Army mass killings still on the rise in the Burmese war
In the first nine months of the year at least 435 people were killed by the military. It was 113 in 2021. This is compounded by artillery strikes and air attacks against houses, schools and religious buildings, as well as massacres and arson attacks by troops in the field. The junta uses fear as a weapon. At least a thousand civilians trapped in fighting in Rakhine State.
Yangon (AsiaNews) - For the fourth year in a row - since the military returned to power following the coup in February 2021 - the number of mass killings in Myanmar has risen, with at least 435 people killed in massacres in the first nine months of this year.
The alarm is being raised by the Institute for Strategy and Policy-Myanmar in a report published in recent days, which documents cases where at least 10 or more people were killed at the same time, totalling several hundred between January and the first week of October. Added to this are systematic incidents of arrests, torture and summary justice against civilians by the army, often on specious charges of supporting the rebels.

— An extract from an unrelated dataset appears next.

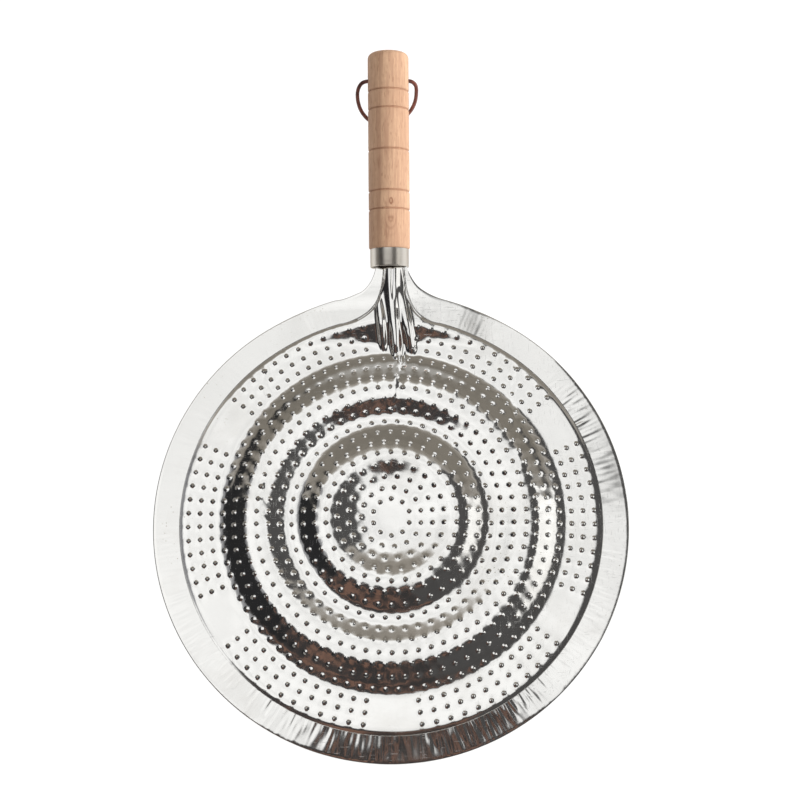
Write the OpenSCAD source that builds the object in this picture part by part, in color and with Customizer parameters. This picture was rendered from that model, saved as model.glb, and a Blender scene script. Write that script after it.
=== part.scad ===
// Stove-top heat diffuser. Two pressed tinplate discs are hemmed together round a hollow core,
// and their tongues are gathered into a neck that holds a turned wooden handle.
// The discs lie in XY with the pan side up (+Z), and the handle points along +Y.
// The origin is the middle of the flat pad on which the diffuser stands.

/* [Plates] */
// Outside diameter of the hemmed rim
plate_d = 210; // [200:1:230]
// Thickness of the tinplate
sheet_t = 0.4; // [0.3:0.05:0.6]
// Width of the hem, the base plate's edge folded over the top plate
hem_w = 11.8; // [8:0.2:13]
// Depth of the base plate's pad and ring under the seam
base_depth = 5.5; // [4:0.5:7]

/* [Pressed rings] */
// Height of the inner ring above the top plate's edge
ring_1_rise = 7.5; // [6:0.5:9]
// Height of the outer ring above the top plate's edge
ring_2_rise = 5.5; // [4:0.5:6]
// Height of the trough between the rings, above that edge
trough_rise = 3.5; // [1:0.5:4]
// Height of the flat middle above that edge
middle_rise = 5.3; // [3:0.1:6]
// Height of the flat border above that edge, which lies under the hem
border_rise = 0.7; // [0:0.1:1]
// Radius of the flat middle of the top plate
middle_r = 16; // [12:0.5:18]
// Radius where the inner ring's flat crest starts
ring_1_in = 26.5; // [25:0.5:28]
// Radius where the inner ring's flat crest ends
ring_1_out = 31.5; // [30:0.5:34]
// Radius where the trough starts
trough_in = 43; // [41:0.5:45]
// Radius where the trough ends
trough_out = 48.5; // [46:0.5:50]
// Radius where the outer ring's flat crest starts
ring_2_in = 55.5; // [54:0.5:57]
// Radius where the outer ring's flat crest ends
ring_2_out = 62; // [60:0.5:64]
// Radius where the flat border starts
border_in = 74; // [72:0.5:76]

/* [Perforation] */
// Pierce the rows of holes right through the plates
pierced = true; // [true, false]
// Diameter of a hole
hole_d = 0.4; // [0.3:0.1:1.2]
// Radius of the innermost row
row_first_r = 8.3; // [7:0.1:9]
// Distance from one row to the next
row_step = 5.06; // [5:0.01:5.1]
// Most holes in one row
row_most = 90; // [60:6:96]

/* [Neck and handle] */
// Angle of the handle above the plates
handle_raise = 15; // [5:1:20]
// Distance from the plates' middle to the ferrule's mouth
neck_y = 117.5; // [116:0.5:130]
// Height of the handle's axis above the seam, at the ferrule's mouth
neck_lift = 3.5; // [3:0.5:6]
// Half width of the neck at the ferrule's mouth
neck_r = 7.2; // [6:0.1:7.5]
// Radius of the curve that joins the neck to the rim
flare_r = 24; // [18:1:28]
// Length of the tang inside the handle
tang_l = 32; // [20:1:40]
// Diameter of the wooden handle
handle_d = 19; // [18:0.5:24]
// Length of the wood outside the ferrule
handle_l = 91; // [85:1:110]
// Depth of the turned grooves
groove_depth = 0.6; // [0.3:0.1:1]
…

To the tally must be added at least 25 civilians killed by the junta in Budalin in the Sagaing region between 9 and 20 this month, and another six in an air raid in the town of Myaung for a grand total of 466. According to Radio Free Asia (Rfa) reports, the number of civilians killed in mass events so far in 2024 marks the latest of an annual increase since the coup with 379 in 2023, 245 in 2022 and 113 in 2021.

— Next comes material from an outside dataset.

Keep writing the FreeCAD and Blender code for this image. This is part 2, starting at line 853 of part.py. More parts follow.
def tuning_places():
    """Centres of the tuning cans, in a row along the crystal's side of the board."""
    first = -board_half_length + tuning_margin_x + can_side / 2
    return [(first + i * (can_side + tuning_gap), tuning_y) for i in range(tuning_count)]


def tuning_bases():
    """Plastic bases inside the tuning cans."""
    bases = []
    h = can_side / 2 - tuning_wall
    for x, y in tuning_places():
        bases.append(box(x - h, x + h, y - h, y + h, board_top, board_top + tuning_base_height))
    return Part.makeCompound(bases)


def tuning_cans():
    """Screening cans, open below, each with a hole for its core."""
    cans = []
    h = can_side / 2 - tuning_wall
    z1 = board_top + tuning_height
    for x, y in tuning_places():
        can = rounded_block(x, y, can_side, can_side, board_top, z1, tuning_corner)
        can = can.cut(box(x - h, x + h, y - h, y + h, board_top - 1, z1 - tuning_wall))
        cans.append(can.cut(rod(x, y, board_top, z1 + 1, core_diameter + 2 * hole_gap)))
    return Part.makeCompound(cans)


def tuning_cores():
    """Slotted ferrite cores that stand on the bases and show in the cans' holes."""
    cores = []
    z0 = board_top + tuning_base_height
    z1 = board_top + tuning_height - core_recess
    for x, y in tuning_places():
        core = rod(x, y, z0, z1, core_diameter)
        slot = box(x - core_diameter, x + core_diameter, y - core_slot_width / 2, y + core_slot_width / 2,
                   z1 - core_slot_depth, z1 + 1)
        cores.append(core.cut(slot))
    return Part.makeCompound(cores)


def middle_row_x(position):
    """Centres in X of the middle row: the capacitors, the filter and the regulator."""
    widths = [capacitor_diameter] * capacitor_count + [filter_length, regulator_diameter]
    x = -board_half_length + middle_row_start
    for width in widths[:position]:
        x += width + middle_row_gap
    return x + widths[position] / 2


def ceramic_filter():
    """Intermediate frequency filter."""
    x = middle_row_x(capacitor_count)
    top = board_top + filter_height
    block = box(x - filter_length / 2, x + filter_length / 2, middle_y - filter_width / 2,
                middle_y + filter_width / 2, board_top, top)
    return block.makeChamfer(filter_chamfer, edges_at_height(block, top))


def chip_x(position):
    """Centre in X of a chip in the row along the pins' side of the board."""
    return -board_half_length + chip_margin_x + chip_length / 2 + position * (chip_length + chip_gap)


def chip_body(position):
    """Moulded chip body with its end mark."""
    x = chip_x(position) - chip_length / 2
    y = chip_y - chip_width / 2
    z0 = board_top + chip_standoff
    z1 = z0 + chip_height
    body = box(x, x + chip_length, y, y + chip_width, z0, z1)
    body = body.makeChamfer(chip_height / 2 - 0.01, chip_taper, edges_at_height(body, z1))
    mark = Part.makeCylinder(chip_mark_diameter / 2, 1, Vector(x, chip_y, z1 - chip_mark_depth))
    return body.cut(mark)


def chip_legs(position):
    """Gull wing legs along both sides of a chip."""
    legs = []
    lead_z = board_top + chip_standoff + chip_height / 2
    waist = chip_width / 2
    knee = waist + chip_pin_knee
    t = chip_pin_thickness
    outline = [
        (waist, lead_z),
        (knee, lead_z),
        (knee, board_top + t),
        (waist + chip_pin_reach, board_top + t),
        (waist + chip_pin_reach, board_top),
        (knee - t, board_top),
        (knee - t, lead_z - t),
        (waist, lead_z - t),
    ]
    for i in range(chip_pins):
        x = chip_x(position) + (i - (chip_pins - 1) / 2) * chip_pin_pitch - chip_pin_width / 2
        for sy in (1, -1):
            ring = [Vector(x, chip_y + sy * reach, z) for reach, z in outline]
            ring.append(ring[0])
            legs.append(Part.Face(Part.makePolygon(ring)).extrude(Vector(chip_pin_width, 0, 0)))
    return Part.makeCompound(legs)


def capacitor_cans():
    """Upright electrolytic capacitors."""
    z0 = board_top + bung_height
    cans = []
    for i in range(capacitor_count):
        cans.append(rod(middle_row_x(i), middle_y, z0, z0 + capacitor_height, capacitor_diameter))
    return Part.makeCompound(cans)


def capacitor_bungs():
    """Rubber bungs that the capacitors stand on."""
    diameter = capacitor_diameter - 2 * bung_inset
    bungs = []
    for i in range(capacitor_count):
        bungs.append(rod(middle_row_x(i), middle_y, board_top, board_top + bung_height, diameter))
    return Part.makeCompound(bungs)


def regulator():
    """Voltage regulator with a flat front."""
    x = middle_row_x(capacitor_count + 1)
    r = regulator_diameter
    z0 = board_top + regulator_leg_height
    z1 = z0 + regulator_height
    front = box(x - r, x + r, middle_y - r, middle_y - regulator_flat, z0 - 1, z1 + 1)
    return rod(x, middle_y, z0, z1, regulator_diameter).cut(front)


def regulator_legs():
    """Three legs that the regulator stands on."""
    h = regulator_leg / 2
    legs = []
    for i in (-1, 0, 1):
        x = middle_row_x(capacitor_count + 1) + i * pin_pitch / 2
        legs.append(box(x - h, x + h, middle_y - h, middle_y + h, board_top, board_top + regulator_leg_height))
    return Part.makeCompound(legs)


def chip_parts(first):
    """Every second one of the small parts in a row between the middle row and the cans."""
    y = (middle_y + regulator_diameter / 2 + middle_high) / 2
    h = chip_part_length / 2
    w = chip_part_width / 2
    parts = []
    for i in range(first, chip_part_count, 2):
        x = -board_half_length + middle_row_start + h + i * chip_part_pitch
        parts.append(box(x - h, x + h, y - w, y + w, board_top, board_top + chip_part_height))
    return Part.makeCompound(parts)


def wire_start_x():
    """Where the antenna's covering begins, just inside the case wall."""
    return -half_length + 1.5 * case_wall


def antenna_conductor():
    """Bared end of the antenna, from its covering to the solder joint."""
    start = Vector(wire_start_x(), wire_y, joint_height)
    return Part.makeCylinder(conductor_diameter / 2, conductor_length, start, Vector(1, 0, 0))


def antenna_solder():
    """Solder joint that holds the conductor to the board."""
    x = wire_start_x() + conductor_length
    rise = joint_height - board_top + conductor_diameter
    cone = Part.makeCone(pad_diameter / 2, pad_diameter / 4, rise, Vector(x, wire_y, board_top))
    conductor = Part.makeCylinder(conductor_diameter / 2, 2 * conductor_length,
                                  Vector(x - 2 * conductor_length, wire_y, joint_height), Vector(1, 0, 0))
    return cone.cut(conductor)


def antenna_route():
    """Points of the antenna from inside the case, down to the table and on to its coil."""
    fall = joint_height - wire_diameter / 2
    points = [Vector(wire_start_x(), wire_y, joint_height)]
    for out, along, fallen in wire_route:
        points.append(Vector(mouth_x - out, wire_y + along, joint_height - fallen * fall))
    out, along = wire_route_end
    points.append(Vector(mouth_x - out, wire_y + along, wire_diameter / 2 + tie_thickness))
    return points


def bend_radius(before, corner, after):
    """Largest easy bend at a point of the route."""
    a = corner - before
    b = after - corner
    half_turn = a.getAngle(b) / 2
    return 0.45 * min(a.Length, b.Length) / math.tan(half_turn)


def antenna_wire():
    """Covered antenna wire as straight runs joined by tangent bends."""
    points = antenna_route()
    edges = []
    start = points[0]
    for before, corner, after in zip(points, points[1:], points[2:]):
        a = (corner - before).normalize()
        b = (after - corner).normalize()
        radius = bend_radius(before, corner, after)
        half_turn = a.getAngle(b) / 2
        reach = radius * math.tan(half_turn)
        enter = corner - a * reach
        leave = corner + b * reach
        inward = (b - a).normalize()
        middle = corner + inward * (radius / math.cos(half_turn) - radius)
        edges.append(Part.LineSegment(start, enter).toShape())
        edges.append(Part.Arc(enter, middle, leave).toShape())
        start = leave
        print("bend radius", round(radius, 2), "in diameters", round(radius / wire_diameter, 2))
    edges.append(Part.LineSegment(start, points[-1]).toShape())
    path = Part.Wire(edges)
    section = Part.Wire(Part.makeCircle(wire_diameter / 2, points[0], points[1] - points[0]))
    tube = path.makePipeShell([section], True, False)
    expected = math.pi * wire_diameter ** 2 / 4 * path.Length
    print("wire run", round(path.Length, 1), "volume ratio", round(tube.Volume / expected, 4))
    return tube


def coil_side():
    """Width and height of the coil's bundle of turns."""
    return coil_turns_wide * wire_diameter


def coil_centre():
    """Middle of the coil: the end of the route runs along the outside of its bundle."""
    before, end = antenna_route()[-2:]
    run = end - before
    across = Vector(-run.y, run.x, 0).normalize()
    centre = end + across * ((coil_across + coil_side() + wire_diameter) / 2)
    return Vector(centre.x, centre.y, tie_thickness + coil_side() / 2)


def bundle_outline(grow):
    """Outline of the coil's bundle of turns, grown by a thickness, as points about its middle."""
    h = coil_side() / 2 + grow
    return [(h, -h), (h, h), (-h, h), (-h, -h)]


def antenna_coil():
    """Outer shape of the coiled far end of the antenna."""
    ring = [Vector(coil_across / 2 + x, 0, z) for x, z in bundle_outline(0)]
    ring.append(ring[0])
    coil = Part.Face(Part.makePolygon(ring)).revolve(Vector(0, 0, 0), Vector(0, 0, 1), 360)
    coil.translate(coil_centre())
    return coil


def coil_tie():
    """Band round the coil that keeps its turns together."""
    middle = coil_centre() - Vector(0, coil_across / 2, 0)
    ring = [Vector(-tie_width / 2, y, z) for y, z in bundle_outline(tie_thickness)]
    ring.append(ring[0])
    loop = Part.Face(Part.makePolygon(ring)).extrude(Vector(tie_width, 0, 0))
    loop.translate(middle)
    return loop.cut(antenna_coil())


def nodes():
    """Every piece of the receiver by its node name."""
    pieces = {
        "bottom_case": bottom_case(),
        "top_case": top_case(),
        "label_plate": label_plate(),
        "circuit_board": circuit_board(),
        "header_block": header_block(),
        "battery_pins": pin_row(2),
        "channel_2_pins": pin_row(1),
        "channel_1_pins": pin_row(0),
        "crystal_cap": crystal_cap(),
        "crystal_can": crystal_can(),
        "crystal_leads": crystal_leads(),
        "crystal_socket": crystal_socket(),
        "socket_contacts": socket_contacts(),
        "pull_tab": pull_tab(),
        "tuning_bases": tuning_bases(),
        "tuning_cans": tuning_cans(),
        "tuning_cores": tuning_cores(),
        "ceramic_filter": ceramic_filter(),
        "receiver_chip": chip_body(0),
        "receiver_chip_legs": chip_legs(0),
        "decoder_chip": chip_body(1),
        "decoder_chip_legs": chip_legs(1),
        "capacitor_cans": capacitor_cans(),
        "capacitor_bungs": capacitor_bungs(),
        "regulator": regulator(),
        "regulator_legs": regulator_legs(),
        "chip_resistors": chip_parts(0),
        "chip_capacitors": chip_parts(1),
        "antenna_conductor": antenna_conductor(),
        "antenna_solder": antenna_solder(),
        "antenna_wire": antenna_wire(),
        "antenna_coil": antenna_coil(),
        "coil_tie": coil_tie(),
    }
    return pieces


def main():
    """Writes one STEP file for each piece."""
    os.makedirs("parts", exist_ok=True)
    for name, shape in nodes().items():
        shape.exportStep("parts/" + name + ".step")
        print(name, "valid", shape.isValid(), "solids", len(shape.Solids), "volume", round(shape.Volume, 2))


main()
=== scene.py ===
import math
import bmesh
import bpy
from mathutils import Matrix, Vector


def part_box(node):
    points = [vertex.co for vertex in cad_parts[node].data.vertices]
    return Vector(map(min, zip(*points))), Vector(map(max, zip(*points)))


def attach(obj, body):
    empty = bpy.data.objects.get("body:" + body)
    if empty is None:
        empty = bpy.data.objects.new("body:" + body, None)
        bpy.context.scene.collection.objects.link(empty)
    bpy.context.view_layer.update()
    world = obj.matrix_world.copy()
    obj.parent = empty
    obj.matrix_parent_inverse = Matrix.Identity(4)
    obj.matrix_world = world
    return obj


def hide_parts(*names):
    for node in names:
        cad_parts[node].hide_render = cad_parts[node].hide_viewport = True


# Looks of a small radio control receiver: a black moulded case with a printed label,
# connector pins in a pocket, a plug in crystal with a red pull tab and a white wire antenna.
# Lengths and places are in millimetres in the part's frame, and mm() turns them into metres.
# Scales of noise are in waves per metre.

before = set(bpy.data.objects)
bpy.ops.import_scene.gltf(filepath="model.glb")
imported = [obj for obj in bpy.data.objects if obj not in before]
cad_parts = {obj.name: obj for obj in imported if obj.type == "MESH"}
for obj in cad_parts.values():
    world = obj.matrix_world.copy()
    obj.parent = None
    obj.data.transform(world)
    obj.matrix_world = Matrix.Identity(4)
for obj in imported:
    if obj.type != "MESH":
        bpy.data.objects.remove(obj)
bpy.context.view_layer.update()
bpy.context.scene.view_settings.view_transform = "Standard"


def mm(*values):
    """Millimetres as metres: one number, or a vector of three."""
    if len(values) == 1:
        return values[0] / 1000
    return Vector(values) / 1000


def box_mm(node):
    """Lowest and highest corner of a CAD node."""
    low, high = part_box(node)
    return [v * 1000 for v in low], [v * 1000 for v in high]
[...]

Researchers explain that the number of casualties has risen with the junta's increasing use of artillery and air strikes targeting homes, schools and religious buildings, in addition to massacres and arson by troops on the ground. In one of the most recent events, on 19 October, around 100 soldiers from Battalion No.33 raided the village of Si Par in the town of Budalin, arresting and killing 22 civilians on the spot, including two elderly people.
‘The junta forces treat people like animals, not human beings,’ explains a source, who like others interviewed in the report speaks on the guarantee of anonymity to protect his safety. ‘They killed,’ he adds, ‘people of various ages, including people in their sixties and seventies.... It was so cruel that I cannot talk about it in detail'.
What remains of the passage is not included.